畠中 恵 著 「しゃばけ」を読みました。

江戸有数の廻船問屋の一人息子の若旦那こと一太郎は17歳。
一粒種で両親から溺愛されているが身体が弱くすぐ寝込んでしまうが周りの妖(あやかし)が見えてしまうという得意な能力を持つ。
そんな一太郎を守るべく、手代に身を替えた犬神・白沢、屏風のぞきや小鬼が身の周りに控えている。

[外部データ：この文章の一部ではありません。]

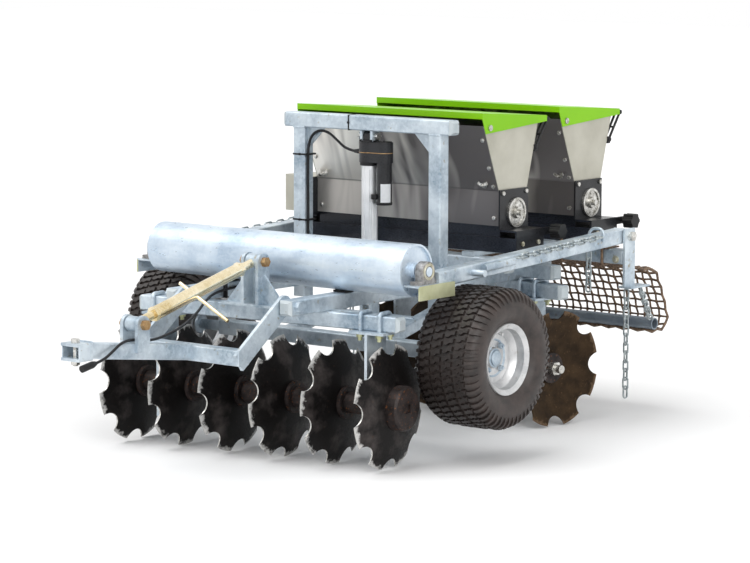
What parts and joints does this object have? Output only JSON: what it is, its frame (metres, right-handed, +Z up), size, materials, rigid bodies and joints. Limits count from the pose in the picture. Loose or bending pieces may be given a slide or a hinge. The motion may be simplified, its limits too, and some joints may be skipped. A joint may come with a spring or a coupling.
{
  "type": "seeder",
  "caption": "towed food plot seeder with notched disc gangs, electric wheel lift, two seed hoppers, over-centre soil roller and a chain drag mat",
  "frame": {"origin": "on the floor under the middle of the machine's footprint; the discs stand on the floor", "axes": "+Z up, -Y forward to the hitch, +X to the machine's left side; lengths run along Y"},
  "size_m": [1.49, 2.4921, 1.092],
  "materials": {
    "galvanised_steel": "hot-dip galvanised, spangled, faintly stained",
    "grey_plastic": "moulded grey tube caps",
    "disc_steel": "dark rolled steel with ground edges and light rust",
    "cast_iron": "dark casting with orange rust flecks",
    "zinc_hardware": "zinc plated, slightly yellow",
    "stainless_sheet": "brushed sheet",
    "green_paint": "bright green powder coat",
    "black_paint": "satin black paint",
    "black_plastic": "moulded black plastic",
    "black_housing": "black cast housing",
    "aluminium_tube": "extruded",
    "rusty_steel": "brown rust",
    "tyre_rubber": "turf tread, lightly dusty",
    "rim_paint": "silver wheel paint"
  },
  "bodies": {
    "chassis": {"actuator_housing": "black_housing", "actuator_pin": "zinc_hardware", "actuator_tube": "aluminium_tube", "adjuster_knobs": "black_plastic", "cable_plug": "black_plastic", "chassis_frame": "galvanised_steel", "control_box": "stainless_sheet", "drag_mat": "rusty_steel", "drag_pipe": "galvanised_steel", "drawbar": "galvanised_steel", "drawbar_bolts": "zinc_hardware", "flange_bearings": "zinc_hardware", "front_gang_beam": "galvanised_steel", "front_hangers": "galvanised_steel", "gang_u_bolts": "zinc_hardware", "hitch_pin": "zinc_hardware", "hopper_bases": "black_paint", "hopper_end_plates": "black_paint", "hopper_front": "stainless_sheet", "hopper_rear": "stainless_sheet", "hopper_stand": "galvanised_steel", "latches_front": "black_plastic", "latches_rear": "black_plastic", "lid_pins": "zinc_hardware", "lift_pivot_pins": "zinc_hardware", "link_mast": "galvanised_steel", "link_pins": "zinc_hardware", "mat_u_bolts": "rusty_steel", "portal": "galvanised_steel", "post_chains": "galvanised_steel", "rear_gang_beam": "galvanised_steel", "rear_hangers": "galvanised_steel", "rear_posts": "galvanised_steel", "roller_rests": "black_paint", "supply_cable": "black_plastic", "swing_pins": "zinc_hardware", "top_link_bar": "rusty_steel", "top_link_body": "zinc_hardware", "top_link_screws": "zinc_hardware", "tube_caps": "grey_plastic"},
    "front_gang": {"front_discs": "disc_steel", "front_spools": "cast_iron", "front_shaft": "cast_iron"},
    "rear_gang": {"rear_discs": "disc_steel", "rear_spools": "cast_iron", "rear_shaft": "cast_iron"},
    "wheel_lift": {"lift_frame": "galvanised_steel"},
    "wheel_left": {"tyre_left": "tyre_rubber", "rim_left": "rim_paint"},
    "wheel_right": {"tyre_right": "tyre_rubber", "rim_right": "rim_paint"},
    "actuator_rod": {"actuator_rod": "aluminium_tube"},
    "roller_swing": {"roller_arm_left": "galvanised_steel", "roller_arm_right": "galvanised_steel", "roller_bearings": "zinc_hardware", "arm_chains": "galvanised_steel"},
    "roller": {"roller": "galvanised_steel"},
    "lid_front": {"lid_front": "green_paint"},
    "lid_rear": {"lid_rear": "green_paint"}
  },
  "joints": [
    {"name": "front_gang_spin", "type": "hinge", "parent": "chassis", "child": "front_gang", "pos_m": [0.025, -0.353, 0.2], "axis": [0.9957, 0.0924, 0], "continuous": true},
    {"name": "rear_gang_spin", "type": "hinge", "parent": "chassis", "child": "rear_gang", "pos_m": [0.008, 0.749, 0.2], "axis": [0.9848, -0.1736, 0], "continuous": true},
    {"name": "wheel_lift_swing", "type": "hinge", "parent": "chassis", "child": "wheel_lift", "pos_m": [0, 0.42, 0.44], "axis": [1, 0, 0], "range_deg": [0, 28]},
    {"name": "wheel_left_spin", "type": "hinge", "parent": "wheel_lift", "child": "wheel_left", "pos_m": [0.625, 0, 0.338], "axis": [1, 0, 0], "continuous": true},
    {"name": "wheel_right_spin", "type": "hinge", "parent": "wheel_lift", "child": "wheel_right", "pos_m": [-0.625, 0, 0.338], "axis": [1, 0, 0], "continuous": true},
    {"name": "actuator_extend", "type": "slide", "parent": "chassis", "child": "actuator_rod", "axis": [0, 0, -1], "range_m": [0, 0.105]},
    {"name": "roller_swing_over", "type": "hinge", "parent": "chassis", "child": "roller_swing", "pos_m": [0, 0.866, 0.652], "axis": [-1, 0, 0], "range_deg": [0, 212]},
    {"name": "roller_spin", "type": "hinge", "parent": "roller_swing", "child": "roller", "pos_m": [0, -0.237, 0.631], "axis": [1, 0, 0], "continuous": true},
    {"name": "lid_front_open", "type": "hinge", "parent": "chassis", "child": "lid_front", "pos_m": [0, 0.338, 1.0415], "axis": [1, 0, 0], "range_deg": [0, 100]},
    {"name": "lid_rear_open", "type": "hinge", "parent": "chassis", "child": "lid_rear", "pos_m": [0, 0.78, 1.0415], "axis": [1, 0, 0], "range_deg": [0, 100]}
  ],
  "couplings": [
    {"joint": "actuator_extend", "follows": "wheel_lift_swing", "m_per_rad": 0.2114}
  ]
}
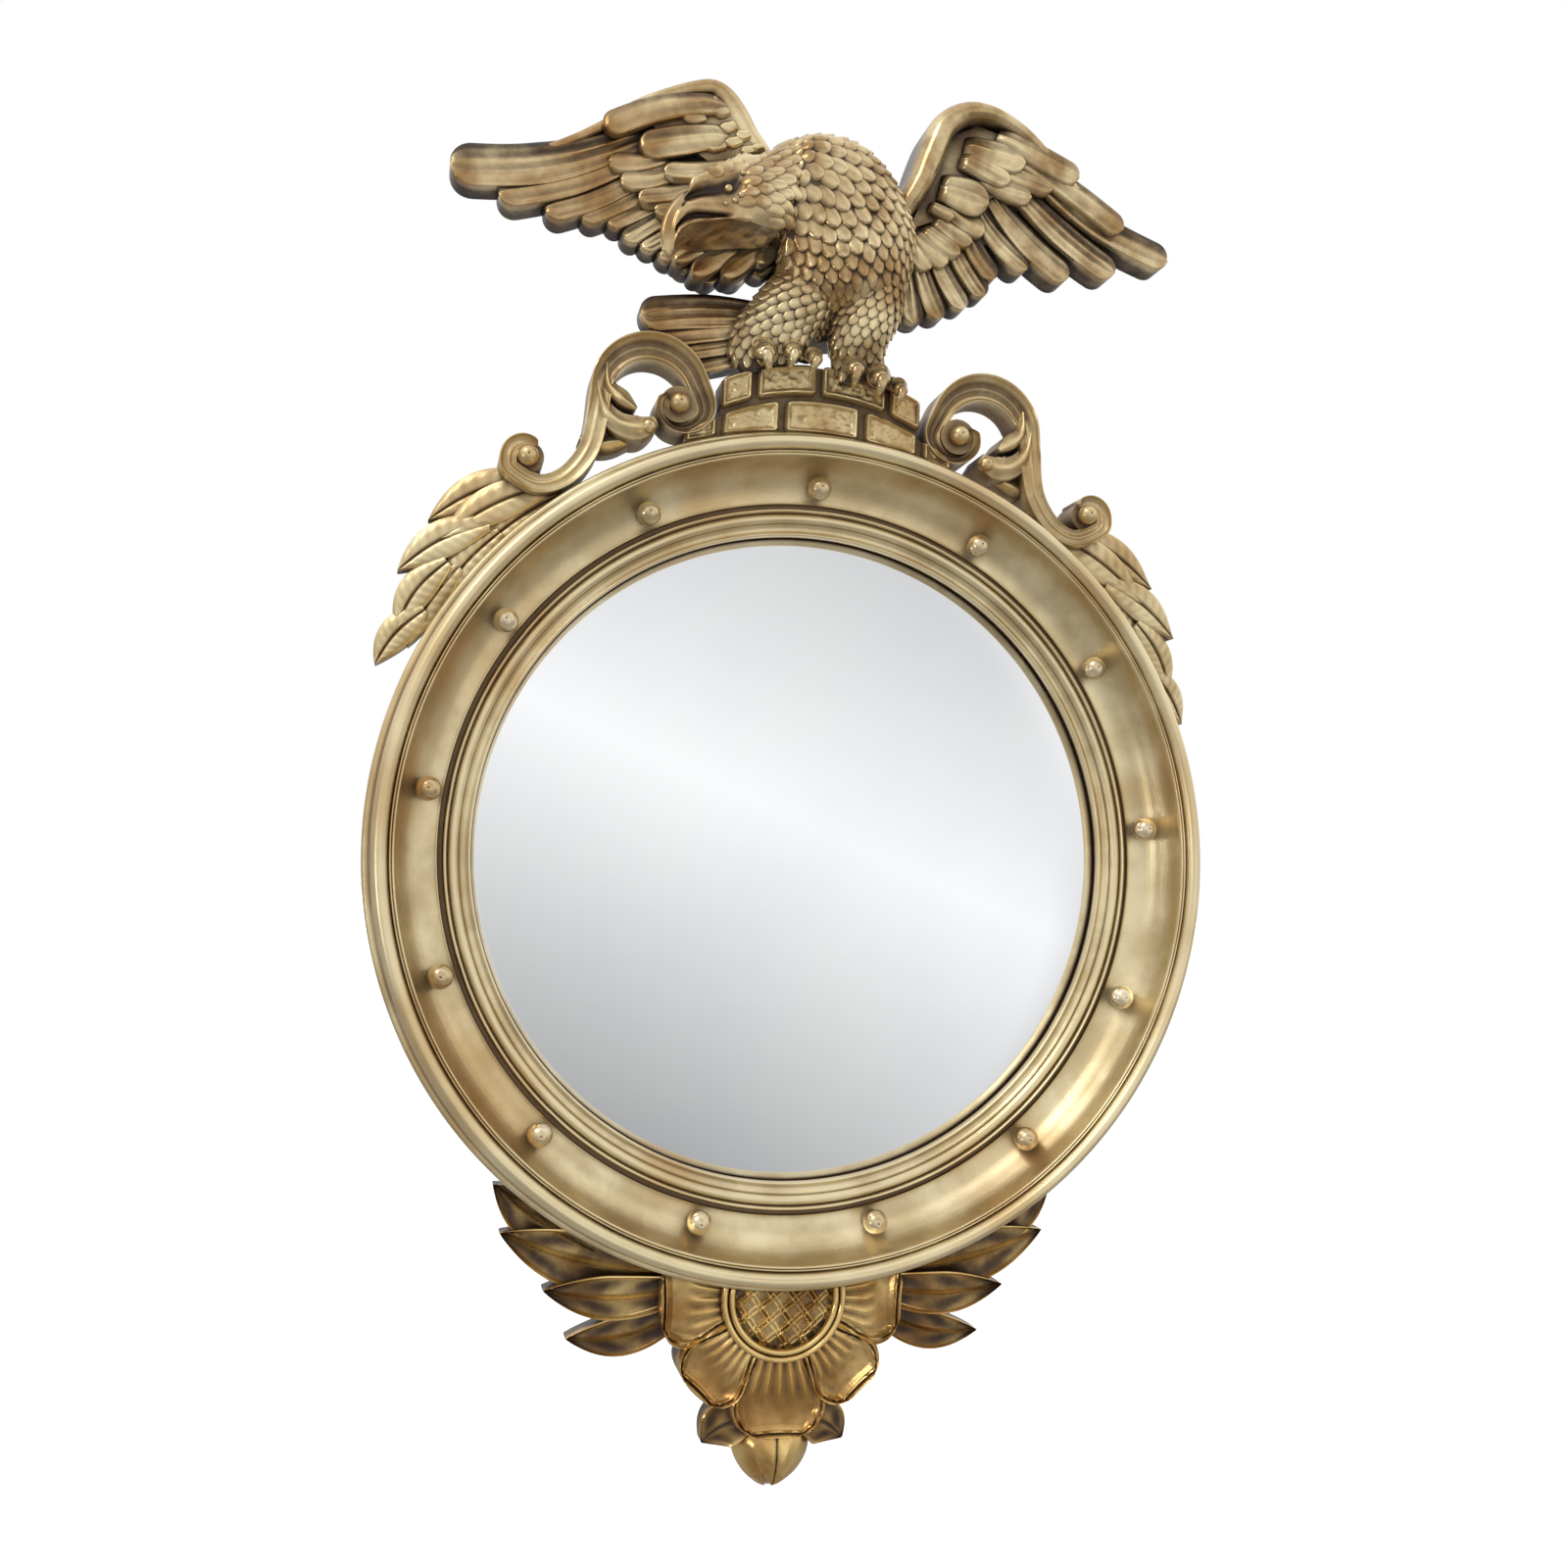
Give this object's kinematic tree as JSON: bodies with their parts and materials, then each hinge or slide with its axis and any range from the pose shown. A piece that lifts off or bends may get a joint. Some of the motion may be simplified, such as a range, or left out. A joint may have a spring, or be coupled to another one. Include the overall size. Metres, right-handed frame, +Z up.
{
  "type": "girandole mirror",
  "caption": "Round gilt wall mirror with a convex glass and balls in its cove, under a spread-winged eagle on a stone plinth with scrolls and leaves, over a flower pendant.",
  "frame": {"origin": "middle of the ring, on the backboard's rear face, which lies on the wall", "axes": "+Z up along the wall, +Y into the wall, so the front faces -Y; +X to the viewer's right"},
  "size_m": [0.465, 0.0789, 0.7654],
  "materials": {
    "champagne_gilt": "carved and turned wood, gessoed, satin champagne-gold paint with brown patina",
    "eagle_gilt": "carved wood, gessoed, bronze-gold paint, semi-gloss, dark in the hollows",
    "pendant_gilt": "carved wood, gessoed, deeper gold, polished",
    "silvered_glass": "convex silvered glass",
    "backboard_wood": "plain board, stained",
    "zinc_steel": "zinc-plated"
  },
  "bodies": {
    "root": {"ring_frame": "champagne_gilt", "sight_rim": "champagne_gilt", "mirror_glass": "silvered_glass", "backboard": "backboard_wood", "backboard_screw_1": "zinc_steel", "backboard_screw_2": "zinc_steel", "backboard_screw_3": "zinc_steel", "backboard_screw_4": "zinc_steel", "backboard_screw_5": "zinc_steel", "backboard_screw_6": "zinc_steel", "backboard_screw_7": "zinc_steel", "backboard_screw_8": "zinc_steel", "ball_01": "champagne_gilt", "ball_02": "champagne_gilt", "ball_03": "champagne_gilt", "ball_04": "champagne_gilt", "ball_05": "champagne_gilt", "ball_06": "champagne_gilt", "ball_07": "champagne_gilt", "ball_08": "champagne_gilt", "ball_09": "champagne_gilt", "ball_10": "champagne_gilt", "ball_11": "champagne_gilt", "ball_12": "champagne_gilt", "ball_13": "champagne_gilt", "rock_plinth": "champagne_gilt", "eagle_torso": "eagle_gilt", "eagle_head": "eagle_gilt", "foot_left": "eagle_gilt", "foot_right": "eagle_gilt", "wing_left": "eagle_gilt", "wing_right": "eagle_gilt", "tail_feathers": "eagle_gilt", "scroll_left": "champagne_gilt", "scroll_right": "champagne_gilt", "leaf_spray_left": "champagne_gilt", "leaf_spray_right": "champagne_gilt", "flower_boss": "pendant_gilt", "pendant_flower": "pendant_gilt", "pendant_leaves_left": "pendant_gilt", "pendant_leaves_right": "pendant_gilt", "pendant_bud": "pendant_gilt", "crest_strap": "zinc_steel", "crest_strap_screw_1": "zinc_steel", "crest_strap_screw_2": "zinc_steel", "crest_strap_screw_3": "zinc_steel", "crest_strap_screw_4": "zinc_steel", "pendant_strap": "zinc_steel", "pendant_strap_screw_1": "zinc_steel", "pendant_strap_screw_2": "zinc_steel", "pendant_strap_screw_3": "zinc_steel", "pendant_strap_screw_4": "zinc_steel", "sawtooth_hanger": "zinc_steel", "hanger_nail_1": "zinc_steel", "hanger_nail_2": "zinc_steel"}
  },
  "joints": []
}
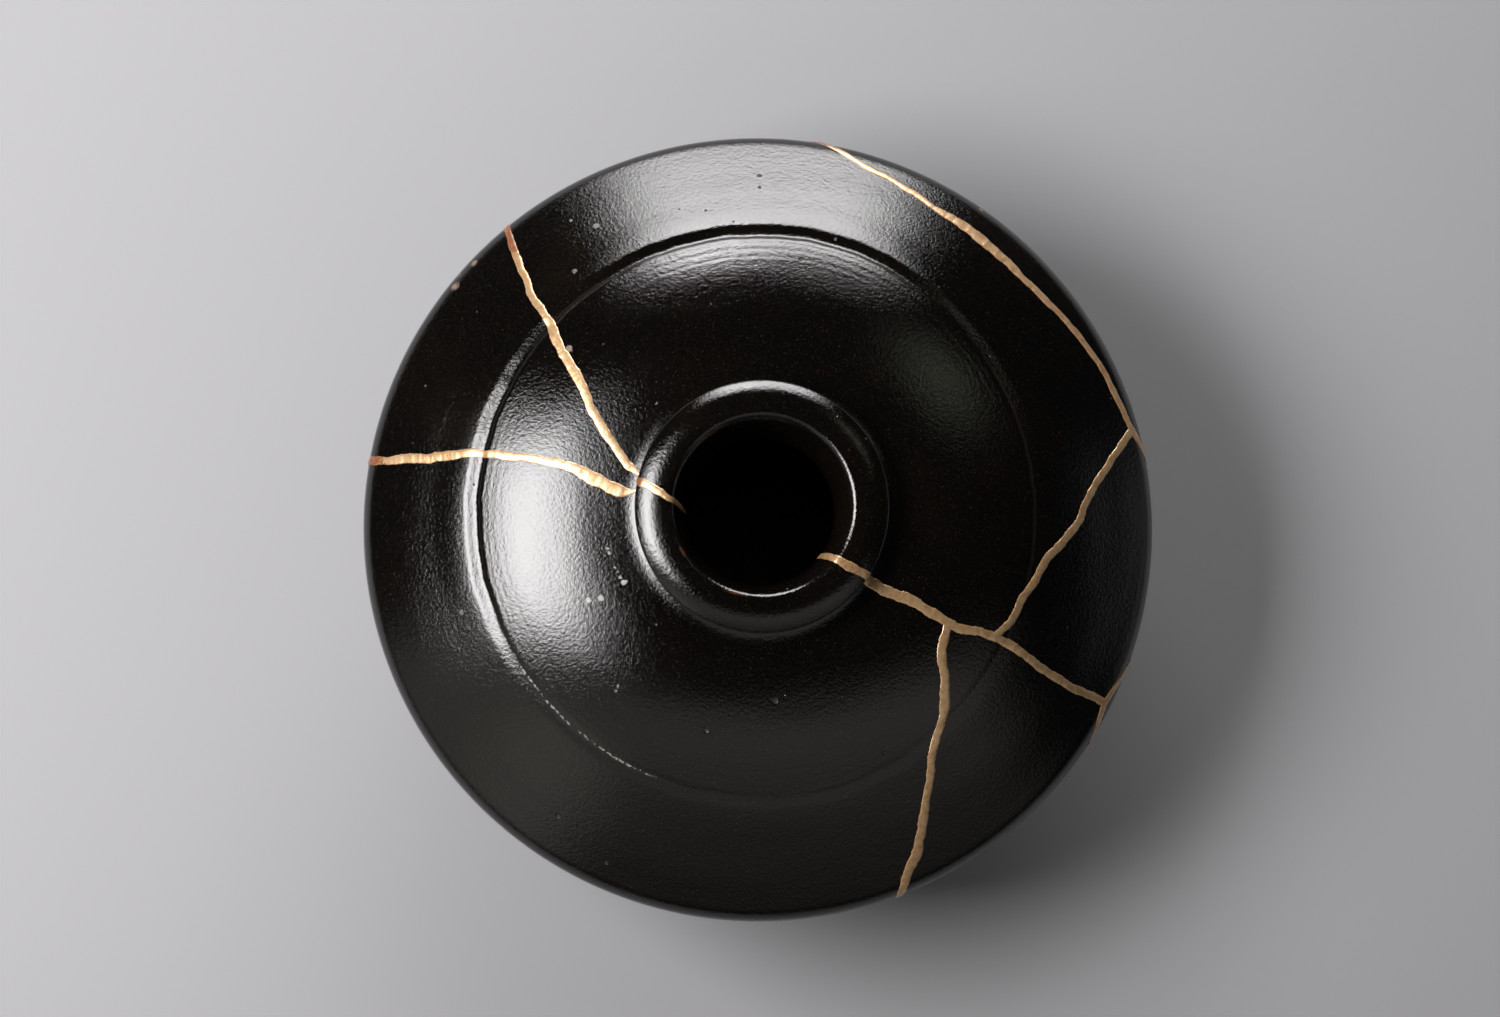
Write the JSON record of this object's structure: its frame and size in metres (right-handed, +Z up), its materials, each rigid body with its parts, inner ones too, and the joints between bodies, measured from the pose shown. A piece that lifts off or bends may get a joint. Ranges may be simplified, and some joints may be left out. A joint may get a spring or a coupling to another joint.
{
  "type": "kintsugi jar",
  "caption": "Wide squat stoneware jar with a short rolled lip and a sharp belly edge, broken and mended with raised gold lacquer joints.",
  "frame": {"origin": "middle of the foot ring's flat underside, the centre of the bottom of the bounding box", "axes": "+Z up along the axis of turning and out of the mouth; the long joint of the right side lies about 30 degrees from +X towards -Y"},
  "size_m": [0.28, 0.28, 0.1274],
  "materials": {
    "black_glaze": "gloss",
    "gold_lacquer": "satin"
  },
  "bodies": {
    "root": {"jar_body": "black_glaze", "sherd_left": "black_glaze", "sherd_upper_right": "black_glaze", "sherd_right": "black_glaze", "sherd_lower_right": "black_glaze", "gold_seam_left": "gold_lacquer", "gold_seam_right": "gold_lacquer"}
  },
  "joints": []
}
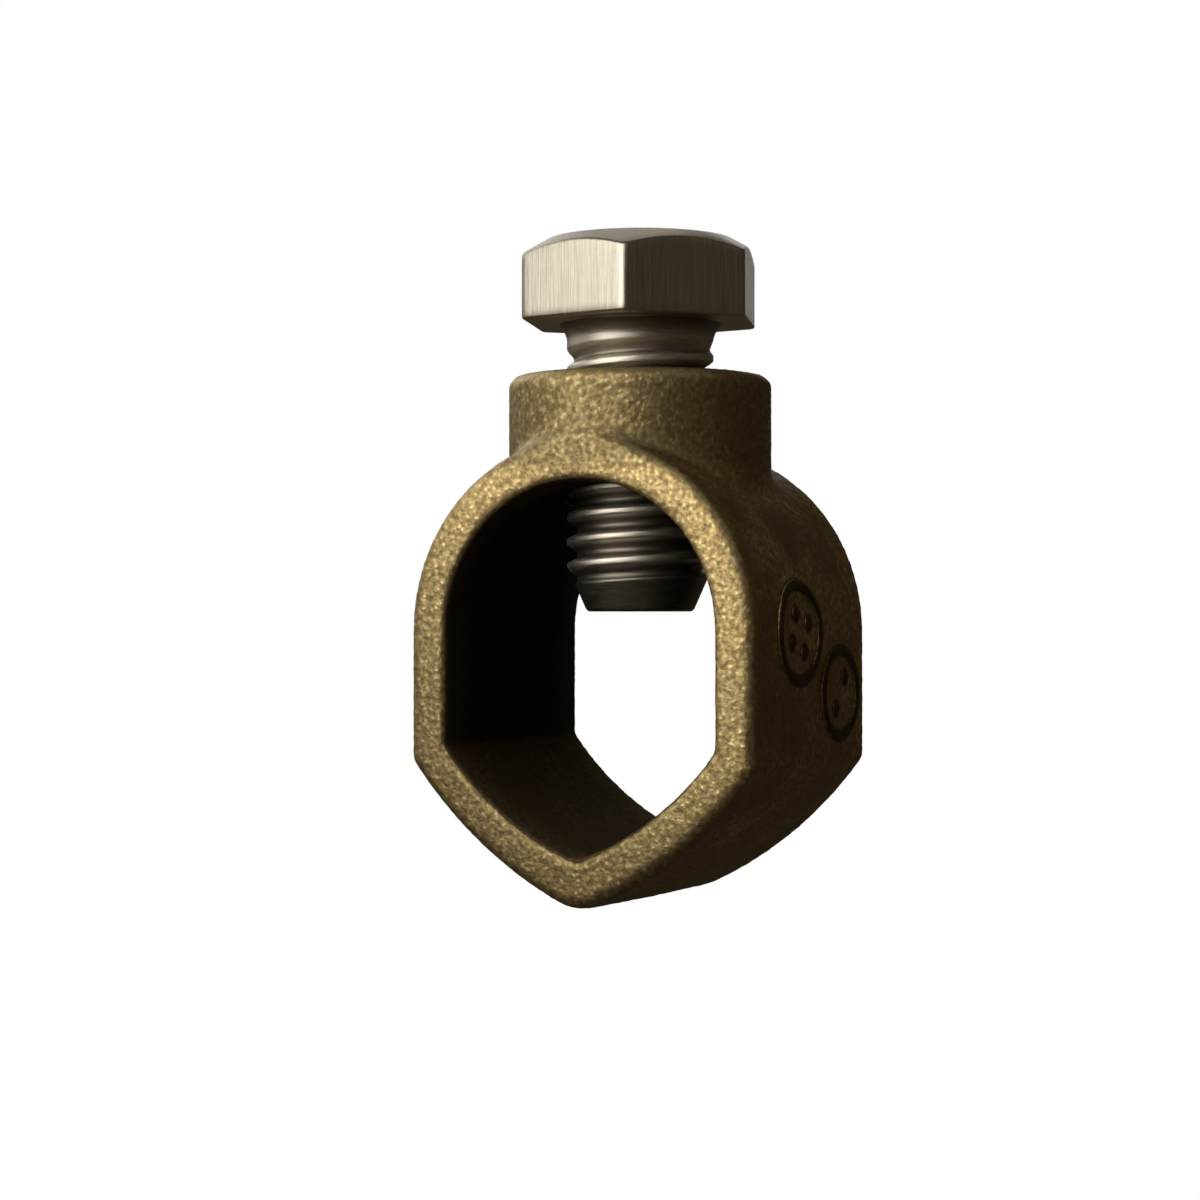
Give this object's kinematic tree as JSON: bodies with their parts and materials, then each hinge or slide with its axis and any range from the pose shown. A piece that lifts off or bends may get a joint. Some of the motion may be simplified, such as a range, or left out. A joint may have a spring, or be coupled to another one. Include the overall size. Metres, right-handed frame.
{
  "type": "earth rod clamp",
  "caption": "Cast bronze loop with a pointed seat that goes round an earth rod, and a hexagon-head bolt through its boss that presses the rod and its wire into the seat.",
  "frame": {"origin": "axis of a nominal 5/8 in (14.2 mm) rod resting on both legs of the pointed seat, half-way through the loop's depth", "axes": "+Y along the rod, from the front face to the back face; +Z along the bolt, towards its head; +X to the right seen from the front"},
  "size_m": [0.0244, 0.0176, 0.0424],
  "materials": {
    "cast_bronze": "as sand cast, fine grain, dull gold with darker brown in the recesses",
    "bolt_steel": "machined, fine brushing along the flats, warm tint"
  },
  "bodies": {
    "loop": {"clamp_loop": "cast_bronze"},
    "bolt": {"clamp_bolt": "bolt_steel"}
  },
  "joints": [
    {"name": "bolt_travel", "type": "slide", "parent": "loop", "child": "bolt", "axis": [0, 0, 1], "range_m": [-0.00317, 0.00794]}
  ]
}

ある夜、ひとり歩きをした一太郎は人殺しを目撃してしまう。
その殺人事件を皮切りに、次々と不可解な殺人が連続する。
一太郎は妖達の手を借りて真相を探るのだが、魔の手はその身辺にまで及んでくる…。
身体の弱い若旦那と彼をとりまく妖との洒脱なやりとりが面白い。
人間とは妙にずれる彼らの価値観、若旦那はそれを感じつつも愛情たっぷりに会話しているのが愛らしい。
若旦那の出生の秘密や、それを伏線とした、薬種屋の連続殺人事件など、穏やかな中に笑いがあり、謎があり、肩を張らずに気軽に読みきれる一冊です。
第13回日本ファンタジーノベル大賞優秀賞受賞作。